Economic growth will not decrease as much as has been projected by a credit rating agency through planned public expenditure, Finance Minister Edward Scicluna said today.

He was reacting to the latest country outlook report published by the Fitch credit rating agency yesterday, which predicted economic growth would dip from 4.7 per cent to 3.2 per cent.

Addressing a press conference outside the Parliament building, Prof. Scicluna said the high rate of growth experienced last year had been in no small part due to the spending of large chunks of EU funds which would otherwise have been lost.

“What the Fitch report did not foresee is that the government plans to continue injecting public capital into major projects over the course of the next year,” he said, adding that this would see the economy grow at a faster pace than predicted.

The report gave Malta a stable outlook and affirmed its ‘A’ rating.
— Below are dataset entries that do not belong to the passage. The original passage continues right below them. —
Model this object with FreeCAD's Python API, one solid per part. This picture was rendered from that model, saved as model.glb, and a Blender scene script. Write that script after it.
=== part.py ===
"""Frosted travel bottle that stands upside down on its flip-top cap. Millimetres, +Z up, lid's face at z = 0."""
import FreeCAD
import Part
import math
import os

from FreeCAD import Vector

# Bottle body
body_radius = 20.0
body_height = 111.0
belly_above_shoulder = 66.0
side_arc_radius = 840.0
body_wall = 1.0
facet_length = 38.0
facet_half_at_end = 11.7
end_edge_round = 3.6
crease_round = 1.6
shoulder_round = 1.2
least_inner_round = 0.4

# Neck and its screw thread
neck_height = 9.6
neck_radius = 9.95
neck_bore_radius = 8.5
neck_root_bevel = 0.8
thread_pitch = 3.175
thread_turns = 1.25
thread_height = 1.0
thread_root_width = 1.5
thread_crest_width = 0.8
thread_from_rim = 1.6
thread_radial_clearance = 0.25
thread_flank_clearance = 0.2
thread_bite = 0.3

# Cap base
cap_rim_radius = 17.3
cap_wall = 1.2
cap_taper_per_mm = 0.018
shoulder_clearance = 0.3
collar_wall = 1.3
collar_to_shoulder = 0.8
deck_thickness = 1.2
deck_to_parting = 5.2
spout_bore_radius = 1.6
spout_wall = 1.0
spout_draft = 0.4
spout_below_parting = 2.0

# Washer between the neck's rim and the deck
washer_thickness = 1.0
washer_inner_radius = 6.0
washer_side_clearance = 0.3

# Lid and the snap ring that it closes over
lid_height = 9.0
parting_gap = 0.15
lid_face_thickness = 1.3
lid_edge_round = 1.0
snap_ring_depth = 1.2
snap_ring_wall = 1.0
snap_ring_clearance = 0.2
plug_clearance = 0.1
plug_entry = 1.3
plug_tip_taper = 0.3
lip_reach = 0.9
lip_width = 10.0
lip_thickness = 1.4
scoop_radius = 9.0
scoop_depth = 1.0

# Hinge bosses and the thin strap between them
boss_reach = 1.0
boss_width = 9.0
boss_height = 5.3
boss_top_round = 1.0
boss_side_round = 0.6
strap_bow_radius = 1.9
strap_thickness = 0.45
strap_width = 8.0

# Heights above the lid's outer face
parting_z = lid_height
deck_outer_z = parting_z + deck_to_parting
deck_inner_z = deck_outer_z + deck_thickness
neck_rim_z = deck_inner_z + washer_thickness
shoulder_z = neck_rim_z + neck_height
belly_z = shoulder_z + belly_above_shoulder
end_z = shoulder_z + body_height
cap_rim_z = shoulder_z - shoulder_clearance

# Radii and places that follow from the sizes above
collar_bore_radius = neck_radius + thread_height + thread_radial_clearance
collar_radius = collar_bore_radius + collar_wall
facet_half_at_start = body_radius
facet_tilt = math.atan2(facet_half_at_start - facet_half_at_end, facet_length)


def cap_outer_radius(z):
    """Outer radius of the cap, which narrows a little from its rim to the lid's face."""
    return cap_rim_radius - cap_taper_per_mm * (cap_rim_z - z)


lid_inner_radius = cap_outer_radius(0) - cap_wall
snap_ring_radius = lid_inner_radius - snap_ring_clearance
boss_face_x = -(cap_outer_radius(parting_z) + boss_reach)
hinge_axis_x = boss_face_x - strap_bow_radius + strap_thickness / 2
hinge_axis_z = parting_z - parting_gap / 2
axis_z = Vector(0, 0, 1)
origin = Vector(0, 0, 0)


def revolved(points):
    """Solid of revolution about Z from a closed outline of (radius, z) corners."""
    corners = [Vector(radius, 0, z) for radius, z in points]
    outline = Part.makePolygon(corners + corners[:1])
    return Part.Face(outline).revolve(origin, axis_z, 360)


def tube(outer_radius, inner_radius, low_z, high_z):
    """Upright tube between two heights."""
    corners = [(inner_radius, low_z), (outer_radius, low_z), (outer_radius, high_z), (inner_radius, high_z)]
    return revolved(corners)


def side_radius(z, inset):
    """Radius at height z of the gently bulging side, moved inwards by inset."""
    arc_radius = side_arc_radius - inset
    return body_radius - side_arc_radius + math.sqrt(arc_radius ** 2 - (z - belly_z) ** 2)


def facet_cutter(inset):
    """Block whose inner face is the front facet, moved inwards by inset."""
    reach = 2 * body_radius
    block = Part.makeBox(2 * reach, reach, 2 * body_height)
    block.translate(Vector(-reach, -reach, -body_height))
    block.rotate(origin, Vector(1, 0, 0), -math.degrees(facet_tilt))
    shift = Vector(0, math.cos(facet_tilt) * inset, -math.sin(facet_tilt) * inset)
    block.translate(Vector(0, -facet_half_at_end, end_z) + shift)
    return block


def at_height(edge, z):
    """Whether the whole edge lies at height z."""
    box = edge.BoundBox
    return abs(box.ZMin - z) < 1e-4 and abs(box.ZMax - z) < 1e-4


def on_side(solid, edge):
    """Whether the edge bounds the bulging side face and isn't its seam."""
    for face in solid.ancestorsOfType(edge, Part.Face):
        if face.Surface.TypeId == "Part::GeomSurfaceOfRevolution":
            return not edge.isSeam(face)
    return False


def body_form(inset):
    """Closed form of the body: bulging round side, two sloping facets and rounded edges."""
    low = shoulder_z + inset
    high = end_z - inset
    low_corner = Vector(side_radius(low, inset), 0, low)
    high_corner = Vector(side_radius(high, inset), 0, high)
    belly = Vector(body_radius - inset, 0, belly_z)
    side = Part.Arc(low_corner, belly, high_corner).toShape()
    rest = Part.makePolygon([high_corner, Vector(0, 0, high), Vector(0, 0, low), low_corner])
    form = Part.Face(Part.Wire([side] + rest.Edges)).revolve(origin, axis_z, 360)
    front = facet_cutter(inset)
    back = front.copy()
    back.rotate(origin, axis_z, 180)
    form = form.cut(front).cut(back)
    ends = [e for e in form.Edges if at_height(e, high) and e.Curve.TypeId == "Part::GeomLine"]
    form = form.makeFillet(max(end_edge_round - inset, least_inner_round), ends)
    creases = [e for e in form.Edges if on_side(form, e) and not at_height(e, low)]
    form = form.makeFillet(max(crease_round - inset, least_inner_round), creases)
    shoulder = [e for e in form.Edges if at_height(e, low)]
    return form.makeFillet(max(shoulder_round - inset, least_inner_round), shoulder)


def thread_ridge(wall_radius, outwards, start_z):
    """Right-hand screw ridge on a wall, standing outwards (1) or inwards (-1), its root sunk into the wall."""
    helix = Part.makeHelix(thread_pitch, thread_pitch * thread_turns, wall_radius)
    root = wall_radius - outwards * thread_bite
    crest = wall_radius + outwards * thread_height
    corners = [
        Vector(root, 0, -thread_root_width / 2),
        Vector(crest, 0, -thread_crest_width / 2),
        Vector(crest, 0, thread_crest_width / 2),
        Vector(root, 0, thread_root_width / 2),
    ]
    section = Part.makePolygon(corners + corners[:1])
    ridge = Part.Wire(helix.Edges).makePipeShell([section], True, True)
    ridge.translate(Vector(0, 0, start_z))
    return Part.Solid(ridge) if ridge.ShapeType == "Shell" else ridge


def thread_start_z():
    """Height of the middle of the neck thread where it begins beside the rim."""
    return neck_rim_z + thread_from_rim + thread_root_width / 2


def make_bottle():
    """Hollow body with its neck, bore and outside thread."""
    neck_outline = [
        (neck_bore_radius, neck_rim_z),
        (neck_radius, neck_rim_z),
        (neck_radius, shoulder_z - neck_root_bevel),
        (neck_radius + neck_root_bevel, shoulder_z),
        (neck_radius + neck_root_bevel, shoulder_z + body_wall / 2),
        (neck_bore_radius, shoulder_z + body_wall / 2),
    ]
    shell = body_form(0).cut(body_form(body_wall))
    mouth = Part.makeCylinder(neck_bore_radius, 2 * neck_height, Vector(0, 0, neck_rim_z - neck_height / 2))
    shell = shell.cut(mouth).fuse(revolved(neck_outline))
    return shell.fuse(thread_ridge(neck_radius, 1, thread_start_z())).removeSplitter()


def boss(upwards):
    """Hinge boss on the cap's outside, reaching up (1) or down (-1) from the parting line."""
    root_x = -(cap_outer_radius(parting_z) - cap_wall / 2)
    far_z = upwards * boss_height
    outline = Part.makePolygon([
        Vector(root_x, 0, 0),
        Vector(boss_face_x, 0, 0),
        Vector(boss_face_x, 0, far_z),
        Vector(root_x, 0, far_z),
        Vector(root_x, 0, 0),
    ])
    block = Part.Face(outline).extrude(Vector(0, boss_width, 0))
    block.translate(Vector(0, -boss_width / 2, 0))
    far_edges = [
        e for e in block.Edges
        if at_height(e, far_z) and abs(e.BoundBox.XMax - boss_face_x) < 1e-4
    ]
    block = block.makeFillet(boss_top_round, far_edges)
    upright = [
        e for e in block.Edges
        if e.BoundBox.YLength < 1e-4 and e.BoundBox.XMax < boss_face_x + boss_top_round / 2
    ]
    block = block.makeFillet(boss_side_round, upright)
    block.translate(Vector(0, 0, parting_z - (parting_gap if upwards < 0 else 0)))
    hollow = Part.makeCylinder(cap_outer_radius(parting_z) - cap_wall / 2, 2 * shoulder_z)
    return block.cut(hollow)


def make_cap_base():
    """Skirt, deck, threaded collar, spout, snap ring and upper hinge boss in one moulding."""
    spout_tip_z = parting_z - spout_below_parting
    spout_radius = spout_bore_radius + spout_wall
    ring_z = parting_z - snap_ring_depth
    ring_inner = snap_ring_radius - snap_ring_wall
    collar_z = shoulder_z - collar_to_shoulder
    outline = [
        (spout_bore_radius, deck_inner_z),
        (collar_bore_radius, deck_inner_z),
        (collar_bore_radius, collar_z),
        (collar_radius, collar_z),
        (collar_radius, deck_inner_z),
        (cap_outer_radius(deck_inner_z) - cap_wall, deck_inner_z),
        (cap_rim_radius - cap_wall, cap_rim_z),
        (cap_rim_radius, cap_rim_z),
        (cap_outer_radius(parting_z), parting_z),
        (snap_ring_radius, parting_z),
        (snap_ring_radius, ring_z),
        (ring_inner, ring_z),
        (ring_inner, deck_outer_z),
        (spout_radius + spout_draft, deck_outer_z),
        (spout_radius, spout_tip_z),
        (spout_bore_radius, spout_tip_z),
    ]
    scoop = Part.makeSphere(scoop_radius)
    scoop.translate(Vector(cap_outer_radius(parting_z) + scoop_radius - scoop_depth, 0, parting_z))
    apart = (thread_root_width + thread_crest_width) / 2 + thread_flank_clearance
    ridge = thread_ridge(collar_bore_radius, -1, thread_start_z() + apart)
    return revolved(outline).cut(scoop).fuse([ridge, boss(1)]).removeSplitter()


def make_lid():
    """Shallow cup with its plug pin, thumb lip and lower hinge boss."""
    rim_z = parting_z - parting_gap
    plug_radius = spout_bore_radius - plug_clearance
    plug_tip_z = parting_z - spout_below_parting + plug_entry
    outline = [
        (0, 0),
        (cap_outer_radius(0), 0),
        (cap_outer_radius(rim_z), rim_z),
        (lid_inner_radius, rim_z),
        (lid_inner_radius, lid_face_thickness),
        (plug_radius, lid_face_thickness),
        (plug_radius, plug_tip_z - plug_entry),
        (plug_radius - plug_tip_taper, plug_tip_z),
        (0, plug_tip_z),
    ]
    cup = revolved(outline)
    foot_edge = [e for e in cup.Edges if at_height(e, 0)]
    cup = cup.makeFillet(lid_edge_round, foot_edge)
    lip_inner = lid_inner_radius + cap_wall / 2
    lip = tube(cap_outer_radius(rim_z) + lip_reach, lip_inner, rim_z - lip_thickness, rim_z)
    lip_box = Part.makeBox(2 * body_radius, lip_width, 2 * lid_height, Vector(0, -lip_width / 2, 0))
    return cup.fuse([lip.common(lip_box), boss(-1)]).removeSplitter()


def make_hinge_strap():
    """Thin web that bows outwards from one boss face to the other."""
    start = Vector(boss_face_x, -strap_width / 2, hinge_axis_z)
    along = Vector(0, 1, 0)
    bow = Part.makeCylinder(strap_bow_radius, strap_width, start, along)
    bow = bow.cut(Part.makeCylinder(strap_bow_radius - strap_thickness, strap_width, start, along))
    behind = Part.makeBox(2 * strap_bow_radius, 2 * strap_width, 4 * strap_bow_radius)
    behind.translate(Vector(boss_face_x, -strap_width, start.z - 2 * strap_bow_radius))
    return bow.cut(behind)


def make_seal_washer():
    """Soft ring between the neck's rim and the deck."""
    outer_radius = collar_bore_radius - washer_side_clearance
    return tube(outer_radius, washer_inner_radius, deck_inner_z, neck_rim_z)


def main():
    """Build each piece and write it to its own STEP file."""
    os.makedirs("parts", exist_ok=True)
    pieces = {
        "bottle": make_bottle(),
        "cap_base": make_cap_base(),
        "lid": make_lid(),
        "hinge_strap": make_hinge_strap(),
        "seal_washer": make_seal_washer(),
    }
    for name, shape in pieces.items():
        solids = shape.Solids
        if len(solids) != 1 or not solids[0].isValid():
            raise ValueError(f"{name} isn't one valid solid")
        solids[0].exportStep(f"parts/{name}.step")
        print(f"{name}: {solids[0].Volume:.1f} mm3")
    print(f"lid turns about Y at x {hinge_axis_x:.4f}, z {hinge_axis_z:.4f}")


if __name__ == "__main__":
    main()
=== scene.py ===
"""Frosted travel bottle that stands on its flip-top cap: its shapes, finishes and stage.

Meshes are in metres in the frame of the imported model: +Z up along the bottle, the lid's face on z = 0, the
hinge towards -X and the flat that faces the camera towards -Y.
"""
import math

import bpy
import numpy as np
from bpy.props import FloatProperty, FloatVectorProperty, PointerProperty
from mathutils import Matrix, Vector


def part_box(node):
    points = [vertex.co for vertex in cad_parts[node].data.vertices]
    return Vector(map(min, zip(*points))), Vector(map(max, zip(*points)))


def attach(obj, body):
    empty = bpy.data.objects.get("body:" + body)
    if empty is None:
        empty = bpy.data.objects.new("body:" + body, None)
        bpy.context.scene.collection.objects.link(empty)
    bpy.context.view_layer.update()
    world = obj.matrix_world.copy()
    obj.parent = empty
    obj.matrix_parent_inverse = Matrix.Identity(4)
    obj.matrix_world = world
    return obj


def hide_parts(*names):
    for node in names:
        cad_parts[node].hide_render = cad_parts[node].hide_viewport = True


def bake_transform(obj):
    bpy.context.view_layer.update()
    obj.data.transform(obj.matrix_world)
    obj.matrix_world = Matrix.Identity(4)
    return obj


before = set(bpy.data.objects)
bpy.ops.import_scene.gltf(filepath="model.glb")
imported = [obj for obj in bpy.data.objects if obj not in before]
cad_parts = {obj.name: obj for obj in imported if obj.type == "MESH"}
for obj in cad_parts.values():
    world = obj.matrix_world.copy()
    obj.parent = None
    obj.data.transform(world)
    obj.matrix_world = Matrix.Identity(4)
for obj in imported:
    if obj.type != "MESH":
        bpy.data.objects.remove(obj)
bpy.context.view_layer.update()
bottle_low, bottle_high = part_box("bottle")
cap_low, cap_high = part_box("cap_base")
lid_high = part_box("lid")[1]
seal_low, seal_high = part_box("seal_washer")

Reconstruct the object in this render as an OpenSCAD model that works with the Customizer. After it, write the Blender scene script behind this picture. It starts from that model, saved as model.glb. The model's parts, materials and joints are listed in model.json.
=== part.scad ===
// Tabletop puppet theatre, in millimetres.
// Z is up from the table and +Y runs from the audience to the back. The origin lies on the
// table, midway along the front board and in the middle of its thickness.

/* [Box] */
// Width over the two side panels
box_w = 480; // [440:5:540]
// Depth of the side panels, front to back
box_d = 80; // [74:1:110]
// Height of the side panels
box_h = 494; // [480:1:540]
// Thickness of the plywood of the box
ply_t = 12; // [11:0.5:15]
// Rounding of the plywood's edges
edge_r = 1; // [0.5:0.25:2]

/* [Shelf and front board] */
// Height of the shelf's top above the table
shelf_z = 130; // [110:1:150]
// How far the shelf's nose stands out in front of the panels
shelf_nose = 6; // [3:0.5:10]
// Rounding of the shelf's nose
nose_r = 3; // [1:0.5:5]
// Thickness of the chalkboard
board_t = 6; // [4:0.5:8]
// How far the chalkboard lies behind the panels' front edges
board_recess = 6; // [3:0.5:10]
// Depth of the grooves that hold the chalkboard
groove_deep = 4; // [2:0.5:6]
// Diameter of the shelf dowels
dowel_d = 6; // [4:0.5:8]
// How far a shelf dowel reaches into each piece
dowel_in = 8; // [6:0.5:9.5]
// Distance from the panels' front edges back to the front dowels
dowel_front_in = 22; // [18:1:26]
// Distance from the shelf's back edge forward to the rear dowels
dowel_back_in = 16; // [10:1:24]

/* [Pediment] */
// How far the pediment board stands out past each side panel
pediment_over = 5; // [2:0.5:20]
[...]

Prof. Scicluna said an increase in exports was also expected, which was beneficial to the economy and a sign of growth.

Fitch also gave a positive outlook for Malta’s public finances, with better performances in debt levels. National debt is expected to reach 60.6 per cent in 2017.

Prof. Scicluna said the report had, in line with the government’s plans, highlighted the health and education sectors as two which could become the “engine” of the local economy.

“The government is planning to invest in these sectors and the potential is being recognised by international rating agencies,” Prof. Scicluna said.